The Criminal Pipeline Thrives
Look at the numbers, and the story gets uglier. ICE’s recent six-day sweep in Massachusetts nabbed 370 illegals, including MS-13 and Tren de Aragua thugs, with 205 boasting serious criminal convictions. Up in New York, another operation snagged 133, including three murderers. Firearms and drugs flooded the haul. This isn’t a fluke; it’s a pattern. Illegal reentry isn’t just a petty trespass, it’s a gateway for hardened criminals to prey on American communities. The Tampa duo fits right in, Paniagua with his drug peddling and Vazquez-Padilla with his trafficking empire. Federal sentencing guidelines hit them hard, 37 months and 15 months respectively, because prior felonies demand it. And they’re not alone, 98.5% of reentry offenders land behind bars, averaging a year per stint.
History backs this up. The 1996 Illegal Immigration Reform Act widened the net for deportable crimes, and for good reason. Aggravated felons like Vazquez-Padilla, convicted in 2012 for smuggling, face up to 20 years if they dare return. Paniagua’s drug conspiracy rap could’ve netted him a decade. Yet, bleeding-heart advocates whine about ‘harshness.’ Harsh? Tell that to the families shattered by crimes these repeat violators commit. The Laken Riley Act, pushed through recently, tightens the screws further, mandating detention for even minor offenses if you’re here illegally. It’s about time. The data screams it: 97.5% of reentry cases are men, 98.8% Hispanic, averaging 39 years old, often with rap sheets longer than a CVS receipt.
Biden’s Ghost Still Haunts Us
Some point fingers at past administrations, claiming softer policies opened the floodgates. They’re not wrong. Under Biden, ICE detainer requests got ignored by sanctuary cities, letting criminals roam free until Trump’s return flipped the script. The DOJ’s new 2025 directives order U.S. Attorneys to chase every immigration violation like hawks, racking up over 500 charges in Arizona alone in two weeks. That’s the kind of backbone we need. Contrast that with the limp-wristed calls for ‘reform’ from open-border cheerleaders who’d rather coddle lawbreakers than protect citizens. Their argument? Economic need and family ties justify reentry. Nonsense. Law is law, and rewarding defiance only breeds more chaos.

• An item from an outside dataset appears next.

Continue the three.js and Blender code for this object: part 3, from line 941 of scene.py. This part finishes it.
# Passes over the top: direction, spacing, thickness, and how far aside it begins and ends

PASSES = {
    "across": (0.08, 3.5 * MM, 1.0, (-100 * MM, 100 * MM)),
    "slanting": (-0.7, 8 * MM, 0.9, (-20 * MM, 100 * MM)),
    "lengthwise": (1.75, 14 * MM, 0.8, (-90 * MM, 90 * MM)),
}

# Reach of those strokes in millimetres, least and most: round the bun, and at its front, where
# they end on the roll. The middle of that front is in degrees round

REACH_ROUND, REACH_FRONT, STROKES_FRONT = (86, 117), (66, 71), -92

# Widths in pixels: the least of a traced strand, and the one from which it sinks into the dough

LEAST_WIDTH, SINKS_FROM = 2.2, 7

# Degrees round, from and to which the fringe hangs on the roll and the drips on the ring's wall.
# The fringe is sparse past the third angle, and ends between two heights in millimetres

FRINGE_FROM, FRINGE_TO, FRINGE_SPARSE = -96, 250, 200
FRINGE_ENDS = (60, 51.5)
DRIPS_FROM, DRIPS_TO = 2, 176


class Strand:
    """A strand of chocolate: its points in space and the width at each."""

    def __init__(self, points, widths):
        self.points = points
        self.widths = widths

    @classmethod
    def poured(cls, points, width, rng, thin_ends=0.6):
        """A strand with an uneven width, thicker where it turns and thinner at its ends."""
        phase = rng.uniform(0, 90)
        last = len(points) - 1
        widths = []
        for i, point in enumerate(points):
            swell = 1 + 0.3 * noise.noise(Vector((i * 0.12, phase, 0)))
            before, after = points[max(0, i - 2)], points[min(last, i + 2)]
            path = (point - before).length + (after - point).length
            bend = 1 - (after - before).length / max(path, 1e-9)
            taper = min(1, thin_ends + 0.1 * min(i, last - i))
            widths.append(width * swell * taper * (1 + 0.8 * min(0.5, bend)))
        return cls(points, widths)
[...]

ICE’s Fugitive Operations Teams are stretched thin chasing ghosts like Paniagua and Vazquez-Padilla because lax enforcement emboldens them. Repeat offenders like Tomas Juarez-Santos, deported four times and convicted twice, prove the point. The Trump administration’s renewed focus gets it right: prioritize the worst of the worst, lock them up, ship them out. Critics call it aggressive. Good. Aggression’s what it takes when you’re staring down a 7.6% spike in illegal reentry cases since 2023. The U.S. Attorney’s Office, teamed with ICE, is finally wielding the hammer of justice, and it’s landing square on these recidivists’ heads.
Fix the Damn Border Already
Here’s the bottom line: America can’t keep playing whack-a-mole with illegals who thumb their noses at deportation. Paniagua and Vazquez-Padilla aren’t victims; they’re predators exploiting a system too weak to stop them, until now. ICE’s Tampa takedown is a win, but it’s a drop in the bucket. The real fix? Seal the border tight, enforce the laws we’ve got, and quit letting sob stories derail justice. Every reentrant caught is a reminder of what’s at stake: public safety, national security, the rule of law itself. The longer we dawdle, the more communities pay the price.
This isn’t about xenophobia; it’s about accountability. Citizens deserve a government that puts them first, not one that shrugs as felons sneak back in. Trump’s ICE overhaul, paired with the DOJ’s prosecution surge, signals hope. But it’s not enough until the wall’s up, the loopholes are closed, and every Julio and Herman gets the message: you break our laws, you’re done here. Period. Tampa’s just the start, let’s make it the standard.